Exercise
Count only the lines of the records that hold "object", then give the number without any other words.

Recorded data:
((

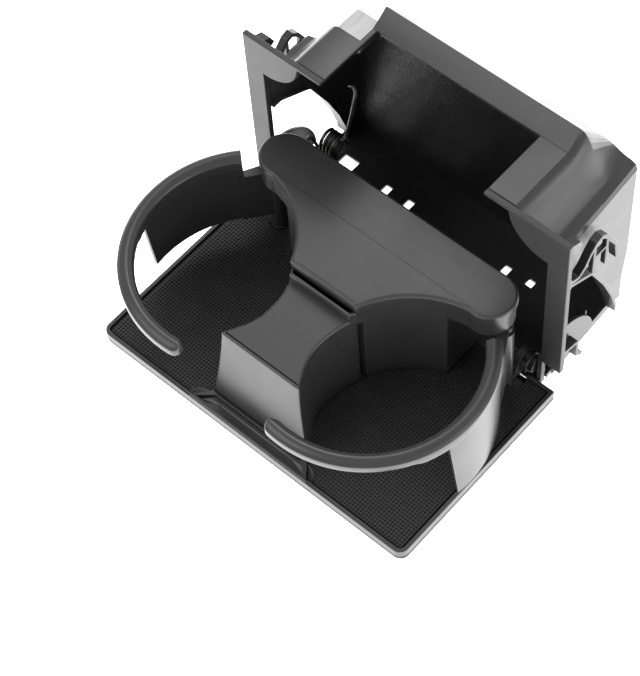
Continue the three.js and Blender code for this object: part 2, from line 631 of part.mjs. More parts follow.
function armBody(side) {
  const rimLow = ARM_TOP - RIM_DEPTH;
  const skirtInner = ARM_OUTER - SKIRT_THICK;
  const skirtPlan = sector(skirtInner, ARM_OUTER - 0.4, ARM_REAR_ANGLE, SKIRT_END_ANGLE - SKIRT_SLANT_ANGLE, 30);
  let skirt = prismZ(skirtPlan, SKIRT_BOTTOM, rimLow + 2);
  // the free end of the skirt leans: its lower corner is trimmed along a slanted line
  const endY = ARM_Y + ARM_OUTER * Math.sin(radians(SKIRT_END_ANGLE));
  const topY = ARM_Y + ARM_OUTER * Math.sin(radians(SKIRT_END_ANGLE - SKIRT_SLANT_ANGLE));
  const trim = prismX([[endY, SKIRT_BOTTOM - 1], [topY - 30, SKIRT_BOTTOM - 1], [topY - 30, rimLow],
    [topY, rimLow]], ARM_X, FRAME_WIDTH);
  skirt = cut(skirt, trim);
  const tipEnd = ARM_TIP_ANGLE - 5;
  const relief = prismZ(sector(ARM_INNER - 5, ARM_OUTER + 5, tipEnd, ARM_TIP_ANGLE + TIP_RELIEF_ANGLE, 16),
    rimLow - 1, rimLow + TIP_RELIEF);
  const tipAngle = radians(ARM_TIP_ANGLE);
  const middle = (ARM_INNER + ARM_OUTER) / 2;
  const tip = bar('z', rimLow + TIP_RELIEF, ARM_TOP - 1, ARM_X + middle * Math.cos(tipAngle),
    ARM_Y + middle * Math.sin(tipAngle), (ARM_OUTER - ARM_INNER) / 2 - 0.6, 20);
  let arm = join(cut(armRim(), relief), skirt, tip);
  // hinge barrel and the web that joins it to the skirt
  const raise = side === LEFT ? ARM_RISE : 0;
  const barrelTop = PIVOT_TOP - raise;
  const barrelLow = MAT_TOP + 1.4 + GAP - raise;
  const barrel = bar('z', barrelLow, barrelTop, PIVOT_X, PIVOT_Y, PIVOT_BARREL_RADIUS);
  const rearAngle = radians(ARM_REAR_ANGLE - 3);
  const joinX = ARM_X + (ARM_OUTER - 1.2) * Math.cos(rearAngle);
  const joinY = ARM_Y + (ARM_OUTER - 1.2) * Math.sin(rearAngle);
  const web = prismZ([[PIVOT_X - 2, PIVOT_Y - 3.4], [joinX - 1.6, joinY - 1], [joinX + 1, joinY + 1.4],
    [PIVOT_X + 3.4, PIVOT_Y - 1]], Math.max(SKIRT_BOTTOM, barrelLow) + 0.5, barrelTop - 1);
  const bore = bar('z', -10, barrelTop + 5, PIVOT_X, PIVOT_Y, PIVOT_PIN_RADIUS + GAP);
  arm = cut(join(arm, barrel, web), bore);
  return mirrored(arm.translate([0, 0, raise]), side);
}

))
((

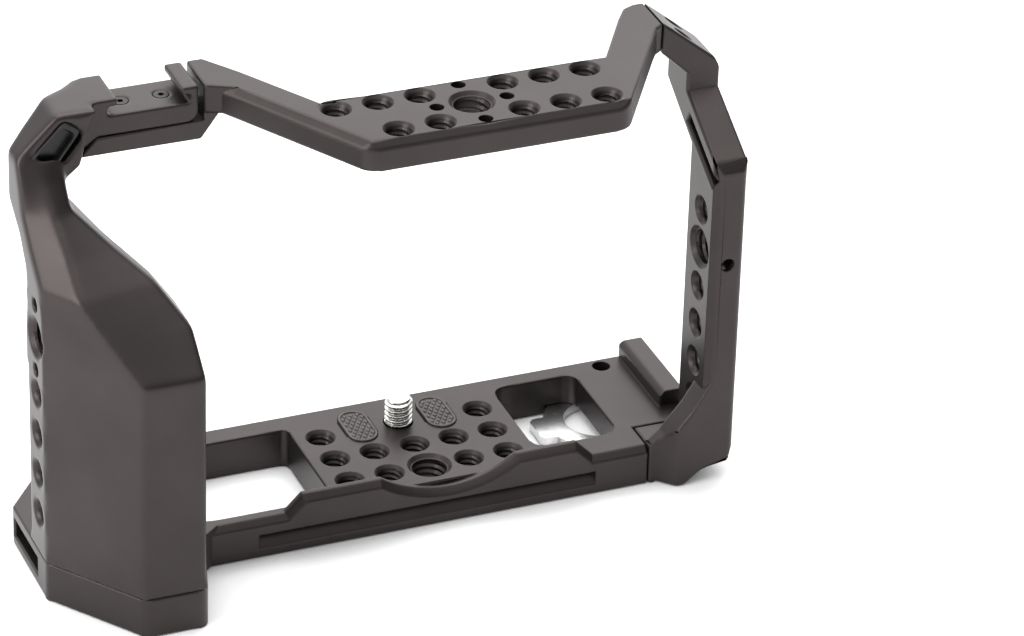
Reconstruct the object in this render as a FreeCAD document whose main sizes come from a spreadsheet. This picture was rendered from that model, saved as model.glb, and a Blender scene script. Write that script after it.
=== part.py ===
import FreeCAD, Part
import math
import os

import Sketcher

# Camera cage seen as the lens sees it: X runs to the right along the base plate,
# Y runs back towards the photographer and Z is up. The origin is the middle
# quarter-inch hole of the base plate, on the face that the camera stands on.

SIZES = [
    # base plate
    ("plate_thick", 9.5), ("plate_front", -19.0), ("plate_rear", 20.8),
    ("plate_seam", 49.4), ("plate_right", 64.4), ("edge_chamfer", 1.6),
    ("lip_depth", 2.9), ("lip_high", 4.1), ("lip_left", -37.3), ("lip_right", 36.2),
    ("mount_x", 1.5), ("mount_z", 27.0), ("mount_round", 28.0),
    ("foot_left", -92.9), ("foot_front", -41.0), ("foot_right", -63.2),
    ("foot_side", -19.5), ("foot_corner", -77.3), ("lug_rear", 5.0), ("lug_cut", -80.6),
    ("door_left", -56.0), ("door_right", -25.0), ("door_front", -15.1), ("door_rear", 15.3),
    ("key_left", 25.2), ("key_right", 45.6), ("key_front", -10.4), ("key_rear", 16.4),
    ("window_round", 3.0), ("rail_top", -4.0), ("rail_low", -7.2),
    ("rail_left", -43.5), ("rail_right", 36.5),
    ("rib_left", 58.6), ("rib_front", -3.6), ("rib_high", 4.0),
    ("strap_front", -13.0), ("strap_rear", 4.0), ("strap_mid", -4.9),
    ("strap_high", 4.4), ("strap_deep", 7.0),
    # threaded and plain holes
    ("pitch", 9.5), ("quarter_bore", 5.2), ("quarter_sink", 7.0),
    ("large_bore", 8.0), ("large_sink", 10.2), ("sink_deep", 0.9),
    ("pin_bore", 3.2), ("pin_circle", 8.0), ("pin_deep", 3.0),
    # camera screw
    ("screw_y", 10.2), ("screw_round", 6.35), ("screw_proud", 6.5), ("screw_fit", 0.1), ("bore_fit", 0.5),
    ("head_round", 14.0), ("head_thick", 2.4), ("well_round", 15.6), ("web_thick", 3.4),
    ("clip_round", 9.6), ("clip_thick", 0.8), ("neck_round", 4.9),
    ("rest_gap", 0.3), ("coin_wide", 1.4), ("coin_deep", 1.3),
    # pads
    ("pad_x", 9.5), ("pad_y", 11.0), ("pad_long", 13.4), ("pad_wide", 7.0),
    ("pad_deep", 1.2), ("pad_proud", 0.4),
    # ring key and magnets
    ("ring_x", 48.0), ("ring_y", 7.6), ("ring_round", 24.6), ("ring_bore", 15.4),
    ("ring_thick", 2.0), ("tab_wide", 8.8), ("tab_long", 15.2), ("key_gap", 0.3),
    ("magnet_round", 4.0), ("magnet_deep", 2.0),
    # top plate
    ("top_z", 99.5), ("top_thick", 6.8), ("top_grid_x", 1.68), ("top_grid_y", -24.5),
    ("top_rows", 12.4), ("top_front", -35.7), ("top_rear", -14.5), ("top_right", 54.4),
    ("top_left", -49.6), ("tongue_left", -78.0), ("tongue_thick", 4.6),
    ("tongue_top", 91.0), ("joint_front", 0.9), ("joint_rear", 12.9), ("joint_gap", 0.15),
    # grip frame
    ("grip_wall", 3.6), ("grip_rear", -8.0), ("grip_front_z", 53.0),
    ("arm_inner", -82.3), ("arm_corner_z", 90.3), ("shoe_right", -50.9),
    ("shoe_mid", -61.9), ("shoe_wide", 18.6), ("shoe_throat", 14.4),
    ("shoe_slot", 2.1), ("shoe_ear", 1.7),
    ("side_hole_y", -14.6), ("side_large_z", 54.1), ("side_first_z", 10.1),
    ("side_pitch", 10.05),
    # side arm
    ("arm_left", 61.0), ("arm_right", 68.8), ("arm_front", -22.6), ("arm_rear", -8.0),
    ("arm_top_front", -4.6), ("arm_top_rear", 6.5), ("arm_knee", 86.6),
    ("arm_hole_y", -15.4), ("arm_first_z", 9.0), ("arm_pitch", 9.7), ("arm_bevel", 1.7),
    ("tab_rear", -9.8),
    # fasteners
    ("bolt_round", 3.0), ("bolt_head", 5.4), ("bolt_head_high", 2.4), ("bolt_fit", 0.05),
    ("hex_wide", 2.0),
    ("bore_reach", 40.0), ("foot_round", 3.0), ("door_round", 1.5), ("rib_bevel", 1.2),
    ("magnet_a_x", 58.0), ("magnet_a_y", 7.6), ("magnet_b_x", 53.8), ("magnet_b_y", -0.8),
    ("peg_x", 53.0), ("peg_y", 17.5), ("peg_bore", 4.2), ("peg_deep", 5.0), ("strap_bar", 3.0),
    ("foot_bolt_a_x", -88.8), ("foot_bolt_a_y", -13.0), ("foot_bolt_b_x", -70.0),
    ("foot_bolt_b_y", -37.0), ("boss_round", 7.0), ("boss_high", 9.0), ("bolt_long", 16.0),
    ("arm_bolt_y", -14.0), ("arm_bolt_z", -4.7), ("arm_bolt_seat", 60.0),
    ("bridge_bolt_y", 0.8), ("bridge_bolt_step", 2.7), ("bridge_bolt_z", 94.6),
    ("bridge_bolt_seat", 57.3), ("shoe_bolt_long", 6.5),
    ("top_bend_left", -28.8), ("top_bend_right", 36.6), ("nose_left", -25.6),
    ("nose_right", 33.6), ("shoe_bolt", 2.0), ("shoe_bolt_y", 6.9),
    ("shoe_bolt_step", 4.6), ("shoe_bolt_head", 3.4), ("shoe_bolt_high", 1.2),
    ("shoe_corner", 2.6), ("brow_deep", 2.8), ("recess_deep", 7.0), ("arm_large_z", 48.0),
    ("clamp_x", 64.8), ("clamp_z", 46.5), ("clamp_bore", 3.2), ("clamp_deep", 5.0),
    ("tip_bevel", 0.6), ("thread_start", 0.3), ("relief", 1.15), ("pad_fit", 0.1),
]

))

Reply
2